When Harry Met the Desert

In last week’s newsletter, we recounted some of Bob Forester’s memories of spending time, as a young boy, with Cabot Yerxa. What we held back for this week was his recollection that Cabot sometimes read to him from a monthly publication by another self-proclaimed desert rat. Harry Oliver was an Oscar-nominated art director in Hollywood, architect of everything from an adobe house for himself to the storybook design for Van de Kamp’s original windmill bakery restaurant on a studio lot, and then a desert settler/humorist writer. Oliver moved to Thousand Palms in 1941 and in 1946 and 1947 designed and supervised the Arabian Nights Stage for the National Date Festival fairgrounds in Indio. Meanwhile, he produced the Desert Rat Scrap Book. “Cabot would read the stories to me and then explain what parts were true and which of the many parts were, well, less true,” Forester recalled. “They were always fun to hear, and Cabot had a knack for reading them.”

The December 6, 1951, edition of The Desert Sentinel reported that Oliver was a “prominent” guest at the opening of Cabot’s Indian Pueblo. “If you really want to be a desert rat, this is a great place to take lesson No. 1,” Oliver was quoted as saying. The following excerpts come from an earlier Sentinel article (August 29, 1946).

Several months ago, Harry Oliver, famous desert rat of Thousand Palms instigated a movement that would split the desert areas of Riverside County into a county of its own, which would be called “Desert County.”
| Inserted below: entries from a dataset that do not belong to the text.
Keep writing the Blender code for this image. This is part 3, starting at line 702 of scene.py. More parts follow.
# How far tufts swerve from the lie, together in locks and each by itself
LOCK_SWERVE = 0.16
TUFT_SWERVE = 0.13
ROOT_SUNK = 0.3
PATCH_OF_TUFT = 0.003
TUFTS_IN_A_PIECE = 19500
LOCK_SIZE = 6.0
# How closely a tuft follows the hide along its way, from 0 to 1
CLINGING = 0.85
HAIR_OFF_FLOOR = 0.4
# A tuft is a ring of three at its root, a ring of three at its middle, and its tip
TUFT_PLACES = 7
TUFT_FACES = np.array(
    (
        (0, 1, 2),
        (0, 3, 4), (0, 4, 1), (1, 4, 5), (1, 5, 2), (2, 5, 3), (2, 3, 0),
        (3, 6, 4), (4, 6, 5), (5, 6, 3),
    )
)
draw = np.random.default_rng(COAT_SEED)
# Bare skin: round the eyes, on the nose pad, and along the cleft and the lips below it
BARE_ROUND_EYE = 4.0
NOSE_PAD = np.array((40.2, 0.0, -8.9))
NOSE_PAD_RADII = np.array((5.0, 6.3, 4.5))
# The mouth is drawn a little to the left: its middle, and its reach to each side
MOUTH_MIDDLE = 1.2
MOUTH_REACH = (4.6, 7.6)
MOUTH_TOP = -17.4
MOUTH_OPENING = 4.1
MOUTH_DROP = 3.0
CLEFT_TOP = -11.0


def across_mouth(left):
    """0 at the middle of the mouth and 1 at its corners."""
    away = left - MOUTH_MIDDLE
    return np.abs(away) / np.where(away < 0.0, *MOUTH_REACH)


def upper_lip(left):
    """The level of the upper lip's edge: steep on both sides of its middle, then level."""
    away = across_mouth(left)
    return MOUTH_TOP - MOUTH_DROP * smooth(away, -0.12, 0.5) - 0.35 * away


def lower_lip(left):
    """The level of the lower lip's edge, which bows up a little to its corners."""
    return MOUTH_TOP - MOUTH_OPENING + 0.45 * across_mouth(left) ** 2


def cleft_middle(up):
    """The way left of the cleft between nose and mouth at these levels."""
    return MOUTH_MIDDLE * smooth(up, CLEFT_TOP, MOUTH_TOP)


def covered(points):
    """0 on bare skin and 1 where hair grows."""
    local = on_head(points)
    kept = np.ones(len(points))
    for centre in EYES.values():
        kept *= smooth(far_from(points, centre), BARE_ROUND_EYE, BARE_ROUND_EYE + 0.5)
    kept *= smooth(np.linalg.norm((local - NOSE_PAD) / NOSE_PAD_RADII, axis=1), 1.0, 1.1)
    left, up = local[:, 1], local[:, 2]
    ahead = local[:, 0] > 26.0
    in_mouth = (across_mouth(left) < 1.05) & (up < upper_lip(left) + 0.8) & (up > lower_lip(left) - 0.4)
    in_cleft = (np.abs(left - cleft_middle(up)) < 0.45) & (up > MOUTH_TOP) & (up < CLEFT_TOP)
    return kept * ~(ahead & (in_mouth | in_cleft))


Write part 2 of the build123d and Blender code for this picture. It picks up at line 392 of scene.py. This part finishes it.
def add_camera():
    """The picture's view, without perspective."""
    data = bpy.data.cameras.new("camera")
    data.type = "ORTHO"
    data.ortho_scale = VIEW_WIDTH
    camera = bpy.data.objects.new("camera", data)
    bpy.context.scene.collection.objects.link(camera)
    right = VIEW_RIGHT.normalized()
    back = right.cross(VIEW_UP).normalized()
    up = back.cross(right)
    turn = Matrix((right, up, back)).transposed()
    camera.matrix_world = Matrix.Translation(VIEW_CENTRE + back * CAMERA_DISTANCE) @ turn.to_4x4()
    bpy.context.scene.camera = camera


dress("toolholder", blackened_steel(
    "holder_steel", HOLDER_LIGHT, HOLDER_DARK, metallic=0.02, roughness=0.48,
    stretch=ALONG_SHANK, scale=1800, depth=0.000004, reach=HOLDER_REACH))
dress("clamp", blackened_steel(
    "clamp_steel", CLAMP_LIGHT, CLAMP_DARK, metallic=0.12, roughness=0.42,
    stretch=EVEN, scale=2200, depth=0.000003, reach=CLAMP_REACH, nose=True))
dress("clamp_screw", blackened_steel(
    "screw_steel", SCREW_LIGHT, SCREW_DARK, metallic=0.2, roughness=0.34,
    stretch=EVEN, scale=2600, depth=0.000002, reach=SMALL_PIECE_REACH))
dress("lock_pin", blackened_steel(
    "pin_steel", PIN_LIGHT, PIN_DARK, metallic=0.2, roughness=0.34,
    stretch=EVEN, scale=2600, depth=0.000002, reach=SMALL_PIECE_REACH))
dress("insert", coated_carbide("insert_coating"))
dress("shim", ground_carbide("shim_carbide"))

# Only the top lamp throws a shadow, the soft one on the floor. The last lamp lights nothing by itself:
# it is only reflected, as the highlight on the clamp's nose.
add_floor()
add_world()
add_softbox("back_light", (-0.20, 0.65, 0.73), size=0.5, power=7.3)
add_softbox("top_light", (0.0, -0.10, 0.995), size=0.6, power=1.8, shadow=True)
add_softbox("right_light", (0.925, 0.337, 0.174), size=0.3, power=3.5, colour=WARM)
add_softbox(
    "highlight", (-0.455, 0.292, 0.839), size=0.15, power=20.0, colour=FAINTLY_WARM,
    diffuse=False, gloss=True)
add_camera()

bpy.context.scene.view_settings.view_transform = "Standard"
According to Oliver, the proposed line for California’s 50th county would lay due north from the peak of Santa Rosa Mountain and would include all the desert areas south of that point. He proposed Desert Center, which is midway between the Coachella Valley and Palo Verde Valley, for the seat of the new county.

Oliver even went as far as designing a flag for his new county: a sturdy green cactus on a field of white with the name Desert County in sand-colored letters.

When asked why he did it, the old desert rat replied, “My little Desert Rat Scrap Book got back to New York and someone on the New York Sunday News giving it a write-up called Thousand Palms a tiny outpost in Riverside County, California. There are 16 of us here in Thousand Palms, four with whiskers. Anyway, the good people in New York would bear down on their pens to make Riverside County show up, and it made me mad and ashamed.

The other day in Riverside he said, “I’m going to concentrate on changing the name of Riverside County to Desert County. Riverside County is meaningless to thousands of tourists who bask in the desert sun at Desert Hot Springs, Indio, Palm Springs, Coachella, Desert Center, and on through to Blythe. So far as tourists are concerned, it might as well be Brookside or Meadowbook County. Examine the map and you will discover there are Riversides in most every state in the union. The desert has romance, lure, and fascination.

Those of us who live in Riverside County’s riverless desert should at least be able to appreciate Harry Oliver’s proposal. Why should we accept everything that has been established? So let’s all keep ideas coming, because that’s what energizes societies. And even if our ideas don’t gain traction (like Harry’s), that doesn’t mean they don’t bear merit. (Psst, if you want to take up an effort to change our county’s name, let us know, wink wink.)